好みの映画古書店とジャズなじみの居酒屋
豊かな日常 |
いわきには映画館が1館だけある。いわき駅前の「ポレポレいわき」。まさに最後の砦なので、映画好きとしては応援しないわけにはいかない。
館主の鈴木修典さんは「ドル箱は子ども向けアニメで、洋画が弱い。駅前館なので大人の固定映画ファンの支持を得ていかなければ」と話しているのだが、現実的にはその思いと上映ラインナップがマッチしていない印象がある。
22日に終わった「ポレポレ映画祭」の会場で感じたことがある。入場者の大部分が60歳以上、しかも熟年夫婦が多いのだ。時間にゆとりがあり、いい時間を過ごしたいと思っている人たちなのだと思う。
そうした人たちからよく聞くのは「時間が空いたので映画でも観ようと思ったが、好みのものがなかったのでやめた」という声だ。
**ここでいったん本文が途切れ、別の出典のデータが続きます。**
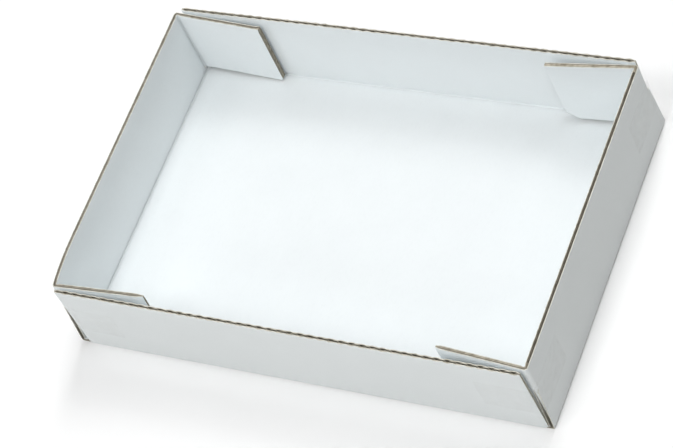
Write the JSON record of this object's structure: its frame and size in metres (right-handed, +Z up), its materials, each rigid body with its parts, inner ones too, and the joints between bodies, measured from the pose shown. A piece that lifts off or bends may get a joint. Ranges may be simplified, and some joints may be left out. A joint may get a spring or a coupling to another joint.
{
  "type": "cardboard tray box",
  "caption": "Open-topped white-lined corrugated board tray: one folded sheet with low walls and inward corner tabs, held at its outside corners by clear tape",
  "frame": {"origin": "centre of the underside of the base, on the surface it rests on", "axes": "+X along the length toward the right end wall, +Y across the width toward the back side wall, +Z up"},
  "size_m": [0.3051, 0.2032, 0.06],
  "materials": {
    "board": "matte white paper liners on corrugated board, grey-brown at the cut edges",
    "tape": "clear glossy film"
  },
  "bodies": {
    "root": {"tray": "board", "tape_back_left": "tape", "tape_back_right": "tape", "tape_front_left": "tape", "tape_front_right": "tape"}
  },
  "joints": []
}
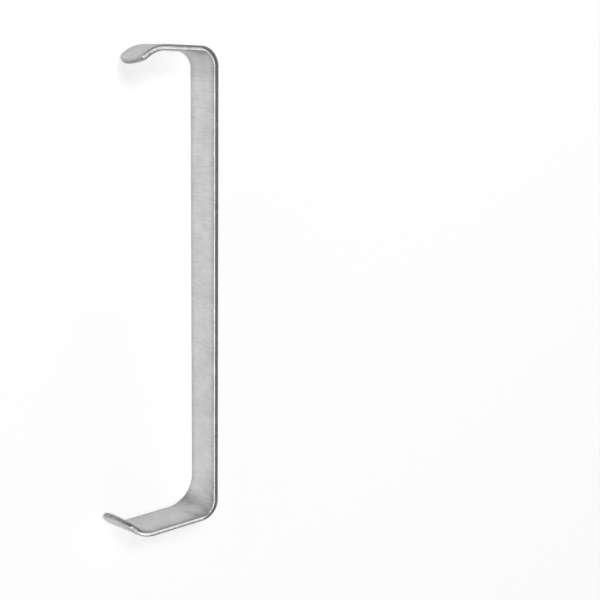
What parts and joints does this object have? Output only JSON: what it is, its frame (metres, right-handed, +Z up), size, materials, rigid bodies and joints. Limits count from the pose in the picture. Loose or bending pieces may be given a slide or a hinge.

見たいと思っていた映画がかからないので、DVDを借りることが多いという。
では、どんなものを好むのか。団塊の世代を中心とする熟年層は、ヌーヴェルヴァーグに影響を受け、アメリカン・ニューシネマなどを観てきているので、目が肥えている。一般向けではない渋めの作品と出会いたいという意識が強く、新しいものに対する興味もある。そこで映画館側が何を提示するのかが、大きいのだと思う。
車中心のいわきにとって、駅前にある映画館のハンディは大きい。駐車代が余計にかかるし、面倒だ。それなら買いものがてら車を飛ばして茨城県のシネコンに行った方がいい。それが若者たちの意識なのだろう。でも熟年層が優先するのは映画を見終わったあとの充足感。それを求めて映画館に足を運ぶので、いい映画を観られるのなら、少しのリスクなど苦にならない。映画館側にとっては、そこが狙い目だと思う。
いわきはしっとりとした大人の街であってほしいと、ずっと思ってきた。好みの映画を観て、古本屋をのぞいて、ジャズ喫茶に寄る。そしてなじみの居酒屋で軽く1杯。そんなありきたりだが豊かな日常がほしい。